South African entrepreneurs can significantly streamline their expansion and reduce risk by partnering with a specialist. Book a consultation with Commenda today to map out your UK incorporation from South Africa and design a compliant, scalable structure.
FAQs
1. Can I register a company in the UK from South Africa without visiting?
Yes. Non‑UK residents, including South Africans, can complete UK company formation 100% online via a formation agent or Companies House without travelling to the UK.
2. Which business structures are available to South African citizens in the UK?
You can use a Private Limited Company (Ltd), Public Limited Company (PLC), or Limited Liability Partnership (LLP); all allow foreign ownership if regulatory conditions are met.
3. How much does it cost to incorporate in the UK from South Africa?

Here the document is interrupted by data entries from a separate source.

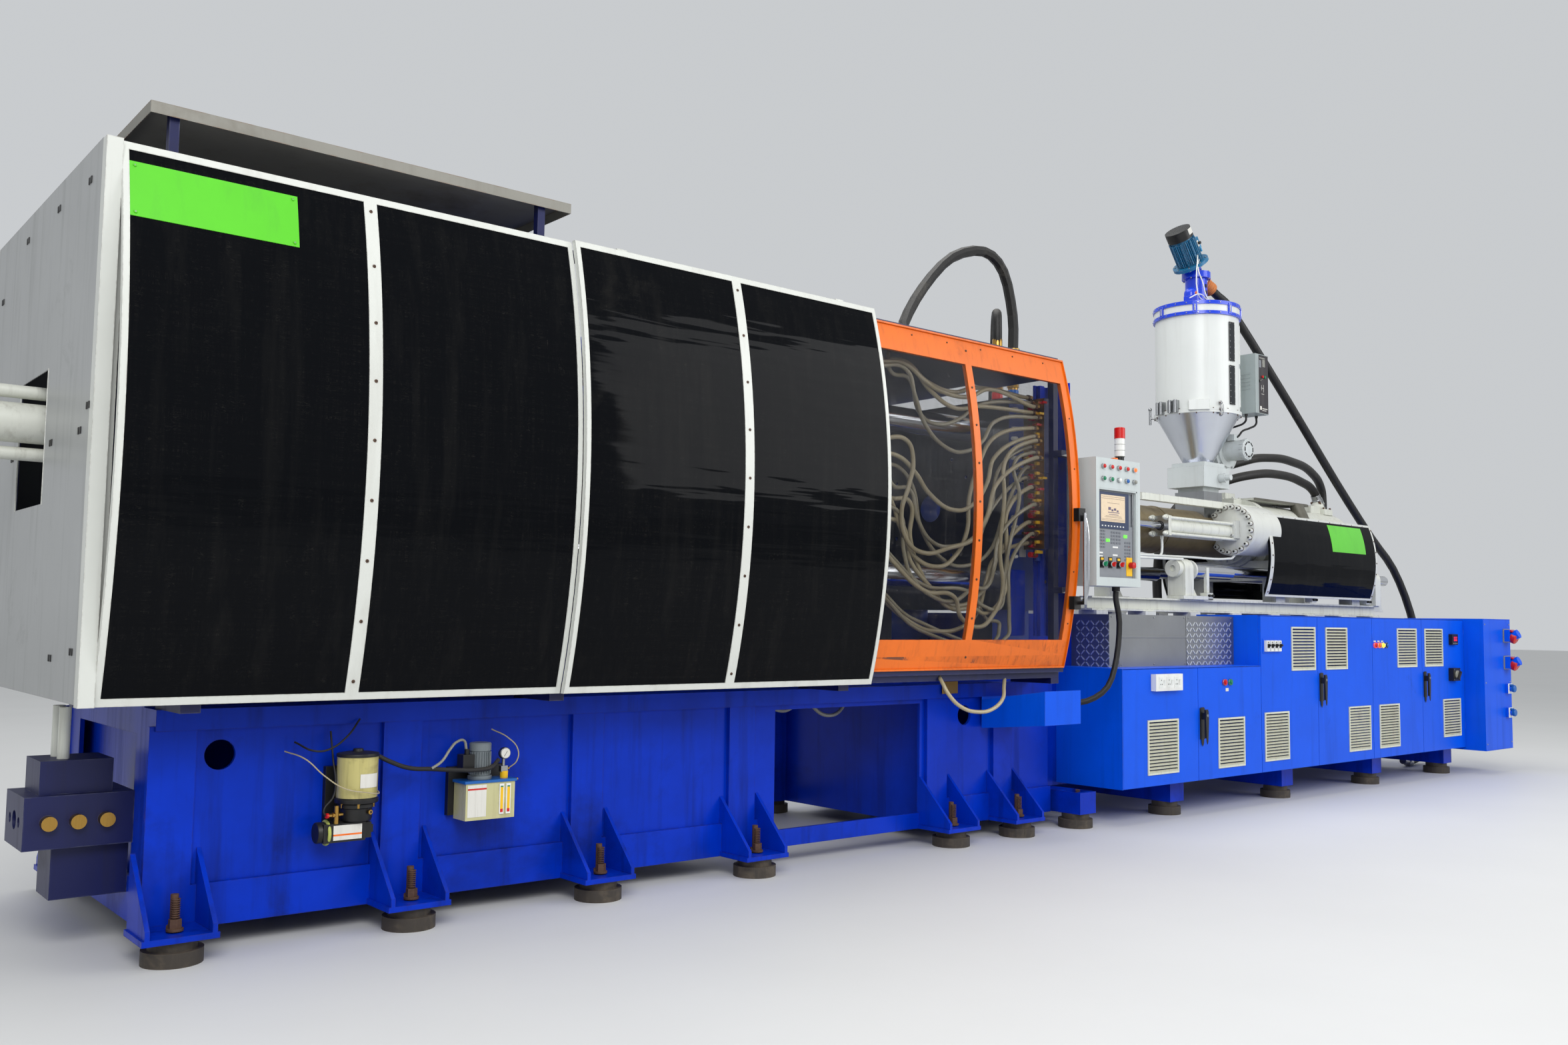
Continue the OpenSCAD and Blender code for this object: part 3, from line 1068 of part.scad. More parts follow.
module control_panel() color("gainsboro") {
    difference() {
        union() {
            slab(panel_x0, panel_x1, -panel_front, -panel_back, panel_z0, panel_z1);
            bar_z(panel_z0, panel_z1, panel_x0 + 30, -panel_back + 32, 30);
            slab(panel_x0, panel_x0 + 60, -panel_back - 1, -panel_back + 32, panel_z0, panel_z1);
        }
        bar_z(panel_z0 - 1, panel_z1 + 1, panel_x0 + 30, -panel_back + 32, 18 + run_gap);
        slab(panel_x0 + 35, panel_x1 - 35, -panel_front - 1, -panel_front + 22, panel_z0 + 60,
            panel_z1 - 210);
        slab(panel_x0 + 55, panel_x1 - 55, -panel_front + 21, -panel_front + 30, panel_z1 - 460,
            panel_z1 - 230);
        bar_y(-panel_front + 20, -panel_front + 60, panel_x1 - 105, panel_z0 + 150, 11 + seat_gap);
    }
    for (k = [0:4]) for (r = [0:1]) bar_y(-panel_front - 16, -panel_front + 1, panel_x0 + 75 + 90 * k,
        panel_z1 - 60 - 85 * r, 15);
    for (k = [0:2]) bar_y(-panel_front - 4, -panel_front + 24, panel_x0 + 90 + 95 * k, panel_z0 + 150, 17);
    bar_z(panel_z0 - 30, panel_z0 + 1, panel_x0 + 345, -guard_y - 90, 28);
    bar_z(panel_z1, panel_z1 + 40, panel_x1 - 110, -panel_front + 90, 30);
    bar_z(panel_z1 + 39, panel_z1 + 170, panel_x1 - 110, -panel_front + 90, 36);
    bar_z(panel_z1 + 169, panel_z1 + 240, panel_x1 - 110, -panel_front + 90, 38);
    bar_z(panel_z1, panel_z1 + 22, panel_x1 - 190, -panel_front + 80, 26);
}

module emergency_stop() color("red") {
    bar_y(-panel_front - 22, -panel_front + 8, panel_x1 - 105, panel_z0 + 150, 22);
    bar_y(-panel_front + 7, -panel_front + 45, panel_x1 - 105, panel_z0 + 150, 11);
}

module water_hoses() color("dimgray") {
    for (k = [0:1]) {
        y = -380 - 150 * k;
        x = platen_x1 - 90;
        bar_z(axis_h + half_platen, axis_h + half_platen + 330, x, y, 36);
        bar_z(axis_h + half_platen + 329, axis_h + half_platen + 420, x, y, 48);
        slab(x - 60, x + 60, y - 60, y + 60, axis_h + half_platen, axis_h + half_platen + 20);
    }
    z0 = axis_h + half_platen + 419;
    hose(smooth_path([[platen_x1 - 90, -530, z0], [platen_x1 - 95, -530, z0 + 250],
        [platen_x1 - 200, -530, z0 + 560], [platen_x1 - 420, -530, z0 + 670],
        [platen_x1 - 760, -530, z0 + 560], [platen_x1 - 1080, -560, z0 + 280],
        [platen_x1 - 1330, -620, z0 - 20], [platen_x1 - 1400, -700, guard_z1 - 22]], 3), 38);
    slab(platen_x1 - 1480, platen_x1 - 1320, -track_y0 + 96, -650, guard_z1 - 54, guard_z1 - 20);
}

module panel_cable() color("black") hose(smooth_path([
    [200, -1230, 1658.1], [200, -1230, 1600], [225, -1240, 1440], [190, -1240, 1200], [100, -1230, 1000],
    [-30, -1150, 900], [-150, -1000, 880], [-170, -860, 880], [-170, -790, 880]], 4), 20);

module loader_hose() color("black") hose(smooth_path([
    [3433.65, -29.22, 4591.73], [3530, -43, 4546], [3720, -90, 4400], [4434, -240, 3620], [5373, -240, 2900],
    [6100, -240, 2380], [6600, -240, 2060], [6850, -300, 1600], [6930, -380, 1000],
    [6940, -400, 400], [6800, -420, 105], [6400, -470, 48], [6300, -480, 48]], 5), 40);

clamp_base();
levelling_mounts();
injection_base();
pump_motors();
guard_frame();
fixed_guard_frame();
fixed_guard_panels();
end_panel();
roof_panel();
rear_guards();
stationary_platen();
tie_bars();
hydraulic_manifold();
material_tray();
water_manifold();
cooling_hoses();
lubricators();
cabinet_shell();
tread_plates();
end_cabinet();
water_hoses();
carriage_base();
guide_bars();
gate_frame();
gate_window();
gate_handle();
sliding_guard_frame();
sliding_guard_panels();
tail_platen();
clamp_cylinder();
rear_link_upper();
rear_link_lower();
front_link_upper();
front_link_lower();
cross_link_upper();
cross_link_lower();
crosshead();
moving_platen();
ejector();
injection_housing();
barrel();
barrel_cover();
carriage_cylinders();
injection_cover();
hopper_barrel();
hopper_cone();
hopper_loader();
dryer_units();
injection_piston();
screw();
control_panel();
emergency_stop();
door_1();
door_2();
door_3();
door_4();
door_5();
door_6();
panel_cable();
loader_hose();
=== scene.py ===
"Dresses the injection moulding machine: finishes, fittings, hoses, stage, light and camera."

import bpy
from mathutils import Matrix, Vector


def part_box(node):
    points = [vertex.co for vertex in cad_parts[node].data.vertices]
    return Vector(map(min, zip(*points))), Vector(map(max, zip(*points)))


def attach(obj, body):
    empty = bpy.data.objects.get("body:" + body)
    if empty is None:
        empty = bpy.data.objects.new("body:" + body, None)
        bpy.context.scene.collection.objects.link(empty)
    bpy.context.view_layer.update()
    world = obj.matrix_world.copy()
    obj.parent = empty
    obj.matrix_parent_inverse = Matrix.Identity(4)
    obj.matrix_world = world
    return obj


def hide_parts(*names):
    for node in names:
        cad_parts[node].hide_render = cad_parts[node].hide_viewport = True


bl_info = {"name": "Injection moulding machine", "version": (1, 0, 0), "blender": (4, 5, 0),
    "location": "View3D > Sidebar > Machine",
    "description": "Builds the finishes and fittings of a toggle clamp injection moulding machine",
    "category": "Object"}

from math import cos, pi, radians, sin, sqrt
import bmesh
import bpy
from bpy.props import FloatProperty, FloatVectorProperty, IntProperty, PointerProperty
from mathutils import Matrix, Vector

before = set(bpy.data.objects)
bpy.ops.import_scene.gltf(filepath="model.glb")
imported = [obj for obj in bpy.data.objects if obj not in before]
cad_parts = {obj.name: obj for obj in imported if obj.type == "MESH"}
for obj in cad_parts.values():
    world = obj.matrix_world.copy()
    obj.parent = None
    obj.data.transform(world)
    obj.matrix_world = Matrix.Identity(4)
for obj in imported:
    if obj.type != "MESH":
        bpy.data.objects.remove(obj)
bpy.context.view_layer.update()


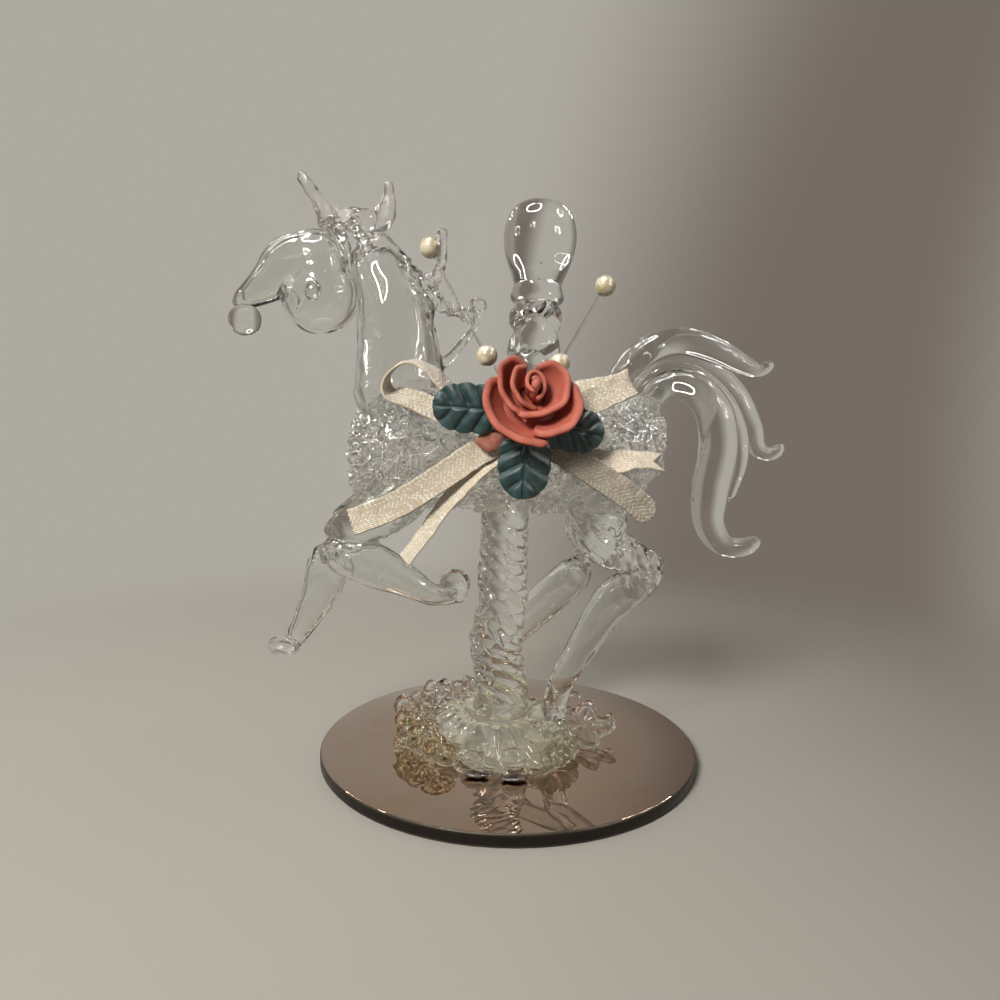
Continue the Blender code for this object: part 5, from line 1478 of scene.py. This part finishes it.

Expect to pay the digital incorporation fee of £50 (rising to £100 from 1 February 2026) plus formation and address services, typically bringing the initial cost into the low hundreds of pounds.
4. Do I need a local partner or director in the UK?
No. UK company law allows non‑UK residents, including South Africans, to be the sole directors and shareholders of a UK company.
5. Can I open a UK business bank account from South Africa?
Yes, but traditional banks may require strong UK ties or in‑person checks, so many South African founders use UK‑focused digital banks and fintech solutions with remote onboarding.
6. Does registering a company in the UK give me a work visa?
No. Incorporation alone does not grant work or residence rights; you must qualify separately under a UK immigration route, such as the Innovator Founder or Skilled Worker route.
7. What are the annual compliance requirements in the UK?
You must file a confirmation statement, annual accounts, and Corporation Tax returns, maintain a UK registered office, and keep statutory registers and public records up to date.
8. LLC vs Corporation in the UK: Which is better for South African entrepreneurs?
The UK equivalent of an LLC is the Private Limited Company (Ltd), which usually suits South African founders better than a PLC because it has lower capital requirements and simpler regulation.